- Assemblyman Jerry Hill, D-San Mateo, authored Assembly Bill 45. He became aware of the issue when a San Mateo teen was killed in a 2009 accident after partying on a bus in San Francisco the night before.
Gov. Jerry Brown has signed legislation that will require a chaperone to be on board party buses when people under the legal drinking age are present. The law is aimed at curbing illegal alcohol consumption, which has proven to have deadly consequences.
The author of Assembly Bill 45, Assemblyman Jerry Hill, D-San Mateo, first became aware of the problem in 2010 when 19-year-old Brett Studebaker was killed in a car crash on U.S. Highway 101. The teen was driving home after several hours of drinking on a party bus in San Francisco. His blood alcohol level was three times the legal limit of .08.
The industry “doesn’t want to see deaths and accidents anymore than anyone else,” Hill said. “We worked together to give them some accountability of what’s going on behind them.”
The legislation, which goes into effect in January, requires party bus operators to check identification and confirm the ages of those on board. If there are patrons on the bus who are under the age of 21, there must be a chaperone who is at least 25 years old who is responsible to monitor those drinking. If at any time an underage patron is suspected of drinking, the trip can be canceled.

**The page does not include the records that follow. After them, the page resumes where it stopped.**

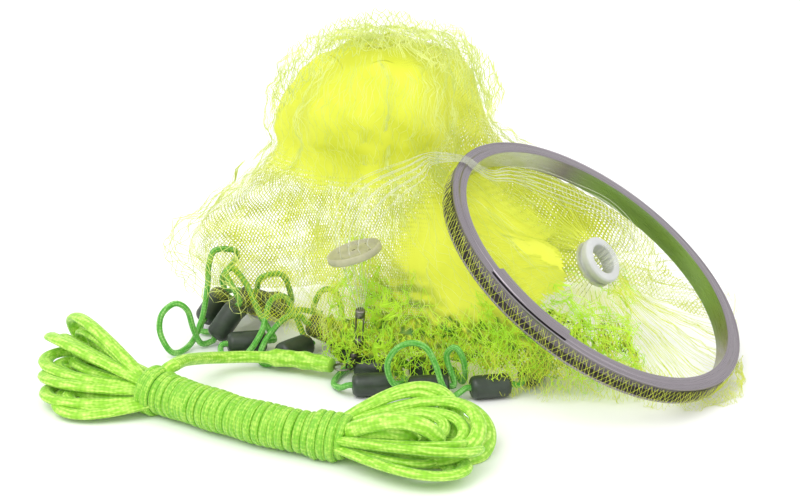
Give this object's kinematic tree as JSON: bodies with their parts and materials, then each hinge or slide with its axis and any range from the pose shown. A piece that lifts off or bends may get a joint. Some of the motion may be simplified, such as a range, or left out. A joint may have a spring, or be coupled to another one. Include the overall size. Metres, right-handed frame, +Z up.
{
  "type": "cast fishing net with throwing ring",
  "caption": "Cast net lying heaped with its throwing ring on top, a weighted lead line along its edge and a braided hand line wound in a hank.",
  "frame": {"origin": "centre of the bounding box's bottom, on the surface that the net lies on", "axes": "+X along the heap's length, towards the ring; +Z up, off the surface; -Y towards the hank"},
  "size_m": [0.5348, 0.4276, 0.255],
  "materials": {
    "netting": "fine twisted nylon netting, fluorescent yellow-green",
    "ring": "grey anodised, satin",
    "ring_sleeve": "pressed joint sleeve, satin",
    "ring_lashing": "netting edge laced round the ring's channel",
    "horn": "moulded, pale lavender white, satin",
    "brail_plate": "moulded, greyish beige, satin",
    "brail_line": "clear nylon monofilament",
    "steel_wire": "stainless wire",
    "swivel_metal": "dark nickel plated brass",
    "lead_line": "braided rope, green",
    "sinker": "grey green vinyl over lead",
    "hand_line": "hollow braid rope, lime green"
  },
  "bodies": {
    "heap": {"netting": "netting", "ring": "ring", "ring_sleeve": "ring_sleeve", "ring_lashing": "ring_lashing", "horn": "horn", "brail_plate": "brail_plate", "brail_1": "brail_line", "brail_2": "brail_line", "brail_3": "brail_line", "brail_4": "brail_line", "brail_5": "brail_line", "brail_6": "brail_line", "brail_7": "brail_line", "brail_8": "brail_line", "leader": "steel_wire", "swivel_upper_eye": "swivel_metal", "swivel_lower_eye": "swivel_metal", "snap_ring": "steel_wire", "lead_line": "lead_line", "sinker_01": "sinker", "sinker_02": "sinker", "sinker_03": "sinker", "sinker_04": "sinker", "sinker_05": "sinker", "sinker_06": "sinker", "sinker_07": "sinker", "sinker_08": "sinker", "sinker_09": "sinker", "sinker_10": "sinker", "sinker_11": "sinker", "sinker_12": "sinker", "sinker_13": "sinker", "sinker_14": "sinker", "sinker_15": "sinker", "hank": "hand_line", "hand_line_tail": "hand_line"},
    "swivel": {"swivel_barrel": "swivel_metal"}
  },
  "joints": [
    {"name": "swivel_turn", "type": "hinge", "parent": "heap", "child": "swivel", "pos_m": [-0.02995, -0.01339, 0.02008], "axis": [0.38, 0, 0.925], "continuous": true}
  ]
}
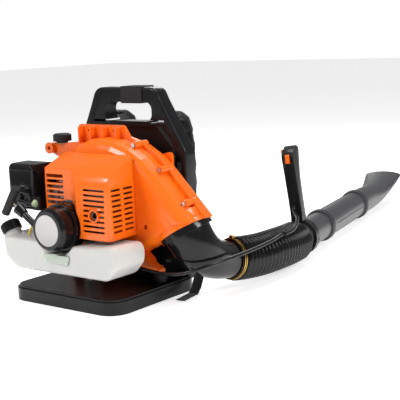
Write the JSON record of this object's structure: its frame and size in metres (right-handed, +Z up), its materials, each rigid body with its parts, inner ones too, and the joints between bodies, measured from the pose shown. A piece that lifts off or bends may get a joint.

If operators do not comply, they could face up to $2,000 in fines and a license suspension or revocation. Bus drivers could face misdemeanor charges for noncompliance and chaperones could face misdemeanors if they are found to be serving alcohol to minors, according to the legislation.
The law closes a loophole on existing rules that require similar actions of limousines.
Hill said the legislation won’t hurt the industry, but instead gives it some much-needed regulation. He said it may change some teenagers’ plans.
“Partygoers who’ve used this illegally to consume alcohol as a minor, it may cramp their style and that’s a good thing,” he said.
The legislation should also help address some of the party bus complaints in The City, Hill said.
Members of the Entertainment Commission have previously told The San Francisco Examiner they are looking at ways to potentially regulate party buses, which generally drive people into The City and drop them off intoxicated at clubs and bars. Commissioners said AB 45 will not help them in their quest to create additional regulations, but it will help them start their discussions with the state.